[Stored items]
_____
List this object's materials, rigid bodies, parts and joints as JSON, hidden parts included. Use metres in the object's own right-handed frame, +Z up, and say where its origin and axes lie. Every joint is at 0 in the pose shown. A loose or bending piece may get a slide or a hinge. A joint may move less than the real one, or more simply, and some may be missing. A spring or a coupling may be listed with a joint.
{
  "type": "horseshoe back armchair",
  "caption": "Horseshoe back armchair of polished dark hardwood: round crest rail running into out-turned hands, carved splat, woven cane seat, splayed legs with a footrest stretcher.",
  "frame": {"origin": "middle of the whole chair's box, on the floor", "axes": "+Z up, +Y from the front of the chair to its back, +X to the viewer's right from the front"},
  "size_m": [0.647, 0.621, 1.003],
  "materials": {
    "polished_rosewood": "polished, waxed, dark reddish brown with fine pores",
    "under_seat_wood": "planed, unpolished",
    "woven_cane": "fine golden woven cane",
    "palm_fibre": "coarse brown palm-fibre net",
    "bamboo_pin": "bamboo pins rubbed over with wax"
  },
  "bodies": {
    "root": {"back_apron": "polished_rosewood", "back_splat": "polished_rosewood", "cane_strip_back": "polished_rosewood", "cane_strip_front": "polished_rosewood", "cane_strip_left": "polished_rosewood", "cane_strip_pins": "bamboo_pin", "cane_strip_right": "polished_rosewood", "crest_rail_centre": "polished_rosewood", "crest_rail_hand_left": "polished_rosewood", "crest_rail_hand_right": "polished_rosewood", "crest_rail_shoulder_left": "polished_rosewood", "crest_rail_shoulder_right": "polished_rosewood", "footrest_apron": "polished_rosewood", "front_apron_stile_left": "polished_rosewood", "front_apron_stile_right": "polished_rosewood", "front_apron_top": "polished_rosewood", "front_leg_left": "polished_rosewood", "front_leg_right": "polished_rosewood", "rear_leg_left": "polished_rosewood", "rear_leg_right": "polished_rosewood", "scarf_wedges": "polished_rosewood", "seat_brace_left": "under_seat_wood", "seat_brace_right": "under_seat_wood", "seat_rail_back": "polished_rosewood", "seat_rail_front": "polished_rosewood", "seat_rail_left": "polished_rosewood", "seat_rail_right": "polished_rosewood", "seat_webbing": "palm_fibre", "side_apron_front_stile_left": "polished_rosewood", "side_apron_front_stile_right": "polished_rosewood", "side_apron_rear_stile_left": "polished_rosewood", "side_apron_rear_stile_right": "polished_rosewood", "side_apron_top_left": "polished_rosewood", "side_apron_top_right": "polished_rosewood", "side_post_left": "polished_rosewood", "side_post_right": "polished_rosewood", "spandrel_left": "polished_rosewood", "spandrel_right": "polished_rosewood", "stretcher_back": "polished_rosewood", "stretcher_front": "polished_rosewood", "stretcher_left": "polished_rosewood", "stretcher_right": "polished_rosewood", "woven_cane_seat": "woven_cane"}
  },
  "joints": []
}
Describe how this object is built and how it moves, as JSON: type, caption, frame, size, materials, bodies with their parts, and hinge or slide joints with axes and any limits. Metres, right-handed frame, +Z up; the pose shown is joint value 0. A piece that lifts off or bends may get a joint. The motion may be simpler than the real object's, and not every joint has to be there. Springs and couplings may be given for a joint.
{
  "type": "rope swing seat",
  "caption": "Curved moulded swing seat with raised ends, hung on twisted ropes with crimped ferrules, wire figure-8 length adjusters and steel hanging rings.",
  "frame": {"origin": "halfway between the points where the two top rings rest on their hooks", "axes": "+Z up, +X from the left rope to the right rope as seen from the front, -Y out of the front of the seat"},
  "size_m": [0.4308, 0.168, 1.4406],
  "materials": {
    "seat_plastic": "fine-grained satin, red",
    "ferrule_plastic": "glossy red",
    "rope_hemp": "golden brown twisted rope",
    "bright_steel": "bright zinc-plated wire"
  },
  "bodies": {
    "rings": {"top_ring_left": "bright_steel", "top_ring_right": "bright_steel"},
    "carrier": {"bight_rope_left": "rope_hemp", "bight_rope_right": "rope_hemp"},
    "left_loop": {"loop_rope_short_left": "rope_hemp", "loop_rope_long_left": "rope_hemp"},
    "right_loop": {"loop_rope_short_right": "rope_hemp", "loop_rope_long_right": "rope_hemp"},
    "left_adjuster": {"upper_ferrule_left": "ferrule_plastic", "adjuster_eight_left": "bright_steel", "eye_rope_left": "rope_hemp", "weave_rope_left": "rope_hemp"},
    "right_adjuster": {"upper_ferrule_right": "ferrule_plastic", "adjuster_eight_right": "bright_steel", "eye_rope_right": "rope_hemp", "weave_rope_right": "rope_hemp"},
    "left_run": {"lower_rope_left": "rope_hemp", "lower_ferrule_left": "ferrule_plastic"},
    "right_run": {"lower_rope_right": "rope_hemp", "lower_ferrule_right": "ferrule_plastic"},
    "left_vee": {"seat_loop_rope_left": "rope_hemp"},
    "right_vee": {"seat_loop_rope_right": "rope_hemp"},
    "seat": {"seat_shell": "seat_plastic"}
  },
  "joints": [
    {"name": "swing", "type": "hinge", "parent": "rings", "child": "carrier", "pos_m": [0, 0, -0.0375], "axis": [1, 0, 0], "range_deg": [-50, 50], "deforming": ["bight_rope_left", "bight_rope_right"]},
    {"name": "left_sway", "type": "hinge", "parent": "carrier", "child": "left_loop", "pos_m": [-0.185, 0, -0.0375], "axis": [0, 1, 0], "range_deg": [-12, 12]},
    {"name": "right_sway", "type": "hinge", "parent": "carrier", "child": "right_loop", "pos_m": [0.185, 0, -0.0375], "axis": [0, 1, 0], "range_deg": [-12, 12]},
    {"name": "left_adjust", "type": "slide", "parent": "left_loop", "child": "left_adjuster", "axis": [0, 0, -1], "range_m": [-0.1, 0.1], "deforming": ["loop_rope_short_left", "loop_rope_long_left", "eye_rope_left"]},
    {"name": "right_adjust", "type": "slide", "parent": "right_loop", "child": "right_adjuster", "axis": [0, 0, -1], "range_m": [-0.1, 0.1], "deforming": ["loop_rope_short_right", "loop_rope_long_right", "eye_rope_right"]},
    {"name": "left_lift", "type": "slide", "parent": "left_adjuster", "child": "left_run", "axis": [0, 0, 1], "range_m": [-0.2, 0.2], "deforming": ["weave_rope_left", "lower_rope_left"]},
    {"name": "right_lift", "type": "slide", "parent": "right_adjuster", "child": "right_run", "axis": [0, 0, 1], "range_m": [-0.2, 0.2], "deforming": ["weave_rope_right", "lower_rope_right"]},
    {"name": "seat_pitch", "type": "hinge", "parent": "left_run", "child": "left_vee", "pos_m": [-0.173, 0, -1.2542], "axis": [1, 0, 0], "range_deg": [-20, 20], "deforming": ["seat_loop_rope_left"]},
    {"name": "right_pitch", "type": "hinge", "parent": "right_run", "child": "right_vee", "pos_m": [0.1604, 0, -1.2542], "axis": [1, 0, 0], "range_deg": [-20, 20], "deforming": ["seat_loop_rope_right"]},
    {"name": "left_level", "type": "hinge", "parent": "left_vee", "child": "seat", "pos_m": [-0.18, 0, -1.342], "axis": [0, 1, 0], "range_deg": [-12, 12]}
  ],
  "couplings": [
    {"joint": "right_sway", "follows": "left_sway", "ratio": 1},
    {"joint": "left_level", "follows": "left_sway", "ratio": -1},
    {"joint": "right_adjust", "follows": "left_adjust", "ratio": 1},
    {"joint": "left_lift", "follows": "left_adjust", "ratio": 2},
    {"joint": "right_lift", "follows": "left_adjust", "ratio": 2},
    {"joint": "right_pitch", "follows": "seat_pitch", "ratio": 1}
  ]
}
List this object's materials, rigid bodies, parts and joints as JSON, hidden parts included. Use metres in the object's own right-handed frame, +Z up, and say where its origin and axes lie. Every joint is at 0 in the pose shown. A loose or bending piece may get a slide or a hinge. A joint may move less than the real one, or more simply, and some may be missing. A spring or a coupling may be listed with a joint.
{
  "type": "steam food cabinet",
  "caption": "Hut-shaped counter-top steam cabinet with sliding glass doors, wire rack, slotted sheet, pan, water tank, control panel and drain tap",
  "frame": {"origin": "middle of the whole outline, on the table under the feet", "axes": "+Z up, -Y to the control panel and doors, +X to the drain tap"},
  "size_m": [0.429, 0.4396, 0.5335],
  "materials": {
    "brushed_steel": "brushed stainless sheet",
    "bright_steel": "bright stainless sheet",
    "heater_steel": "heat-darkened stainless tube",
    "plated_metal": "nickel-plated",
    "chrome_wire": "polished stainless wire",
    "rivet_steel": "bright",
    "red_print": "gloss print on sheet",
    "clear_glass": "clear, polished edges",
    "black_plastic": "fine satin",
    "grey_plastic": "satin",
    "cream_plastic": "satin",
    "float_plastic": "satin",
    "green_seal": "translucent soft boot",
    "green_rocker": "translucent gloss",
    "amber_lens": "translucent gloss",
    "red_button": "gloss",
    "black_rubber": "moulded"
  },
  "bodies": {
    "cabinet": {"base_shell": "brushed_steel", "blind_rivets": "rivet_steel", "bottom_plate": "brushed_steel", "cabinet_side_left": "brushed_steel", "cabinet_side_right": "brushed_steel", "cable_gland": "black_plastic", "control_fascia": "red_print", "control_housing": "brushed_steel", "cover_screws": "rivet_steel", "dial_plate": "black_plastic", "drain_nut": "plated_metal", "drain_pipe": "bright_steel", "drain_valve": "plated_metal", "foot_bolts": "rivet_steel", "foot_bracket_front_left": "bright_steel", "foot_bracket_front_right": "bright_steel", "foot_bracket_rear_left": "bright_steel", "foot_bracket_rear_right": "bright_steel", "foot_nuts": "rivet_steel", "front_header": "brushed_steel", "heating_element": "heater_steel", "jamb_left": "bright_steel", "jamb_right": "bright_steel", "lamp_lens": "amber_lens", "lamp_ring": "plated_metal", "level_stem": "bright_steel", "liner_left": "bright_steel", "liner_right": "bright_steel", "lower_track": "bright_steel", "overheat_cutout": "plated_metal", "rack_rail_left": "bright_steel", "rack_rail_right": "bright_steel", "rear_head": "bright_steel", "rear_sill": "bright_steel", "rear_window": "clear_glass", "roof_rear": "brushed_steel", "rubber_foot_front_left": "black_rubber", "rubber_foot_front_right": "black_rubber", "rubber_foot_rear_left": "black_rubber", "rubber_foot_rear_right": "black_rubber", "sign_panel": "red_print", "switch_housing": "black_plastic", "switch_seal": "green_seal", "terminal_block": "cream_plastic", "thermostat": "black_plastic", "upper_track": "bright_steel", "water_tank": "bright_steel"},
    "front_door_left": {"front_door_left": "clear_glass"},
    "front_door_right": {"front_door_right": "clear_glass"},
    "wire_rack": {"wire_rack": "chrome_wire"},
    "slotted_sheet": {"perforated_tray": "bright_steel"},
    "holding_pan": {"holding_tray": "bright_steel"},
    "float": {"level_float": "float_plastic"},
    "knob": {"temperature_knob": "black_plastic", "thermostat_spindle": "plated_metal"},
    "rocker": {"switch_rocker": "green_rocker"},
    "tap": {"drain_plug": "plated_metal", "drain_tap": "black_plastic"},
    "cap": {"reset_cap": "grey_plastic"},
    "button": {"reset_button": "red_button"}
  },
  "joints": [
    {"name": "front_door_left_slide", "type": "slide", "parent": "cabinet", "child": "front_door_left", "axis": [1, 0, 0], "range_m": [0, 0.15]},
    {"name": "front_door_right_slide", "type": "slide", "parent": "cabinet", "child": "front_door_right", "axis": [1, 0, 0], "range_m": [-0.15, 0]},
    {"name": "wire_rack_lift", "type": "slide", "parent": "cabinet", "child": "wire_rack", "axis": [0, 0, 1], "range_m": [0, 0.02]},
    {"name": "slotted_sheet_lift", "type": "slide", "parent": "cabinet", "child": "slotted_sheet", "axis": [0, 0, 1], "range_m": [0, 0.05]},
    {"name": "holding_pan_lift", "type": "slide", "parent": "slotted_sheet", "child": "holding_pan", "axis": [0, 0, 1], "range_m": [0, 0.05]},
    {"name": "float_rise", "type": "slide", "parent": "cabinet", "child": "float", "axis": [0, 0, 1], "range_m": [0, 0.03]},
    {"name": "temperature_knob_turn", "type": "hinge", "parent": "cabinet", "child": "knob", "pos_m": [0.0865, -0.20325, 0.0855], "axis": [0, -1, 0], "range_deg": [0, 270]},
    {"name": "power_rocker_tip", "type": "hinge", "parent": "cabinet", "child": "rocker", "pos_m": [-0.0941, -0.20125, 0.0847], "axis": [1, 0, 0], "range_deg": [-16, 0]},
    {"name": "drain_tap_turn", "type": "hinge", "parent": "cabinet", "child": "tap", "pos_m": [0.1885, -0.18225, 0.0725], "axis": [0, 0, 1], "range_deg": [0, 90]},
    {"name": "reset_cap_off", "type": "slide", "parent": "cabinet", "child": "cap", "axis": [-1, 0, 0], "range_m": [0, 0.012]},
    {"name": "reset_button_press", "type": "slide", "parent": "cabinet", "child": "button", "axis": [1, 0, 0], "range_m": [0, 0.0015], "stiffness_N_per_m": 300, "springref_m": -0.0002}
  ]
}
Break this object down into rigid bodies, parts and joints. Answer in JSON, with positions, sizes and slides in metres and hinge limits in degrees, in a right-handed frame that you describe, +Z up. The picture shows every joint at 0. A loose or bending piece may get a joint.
_____
→ REQUIRED WORK
Where a line of the material above holds the string "axes", copy that line.

→ TASK ANSWER
List this object's materials, rigid bodies, parts and joints as JSON, hidden parts included. Use metres in the object's own right-handed frame, +Z up, and say where its origin and axes lie. Every joint is at 0 in the pose shown. A loose or bending piece may get a slide or a hinge. A joint may move less than the real one, or more simply, and some may be missing. A spring or a coupling may be listed with a joint.
  "frame": {"origin": "middle of the whole chair's box, on the floor", "axes": "+Z up, +Y from the front of the chair to its back, +X to the viewer's right from the front"},
Describe how this object is built and how it moves, as JSON: type, caption, frame, size, materials, bodies with their parts, and hinge or slide joints with axes and any limits. Metres, right-handed frame, +Z up; the pose shown is joint value 0. A piece that lifts off or bends may get a joint. The motion may be simpler than the real object's, and not every joint has to be there. Springs and couplings may be given for a joint.
  "frame": {"origin": "halfway between the points where the two top rings rest on their hooks", "axes": "+Z up, +X from the left rope to the right rope as seen from the front, -Y out of the front of the seat"},
List this object's materials, rigid bodies, parts and joints as JSON, hidden parts included. Use metres in the object's own right-handed frame, +Z up, and say where its origin and axes lie. Every joint is at 0 in the pose shown. A loose or bending piece may get a slide or a hinge. A joint may move less than the real one, or more simply, and some may be missing. A spring or a coupling may be listed with a joint.
  "frame": {"origin": "middle of the whole outline, on the table under the feet", "axes": "+Z up, -Y to the control panel and doors, +X to the drain tap"},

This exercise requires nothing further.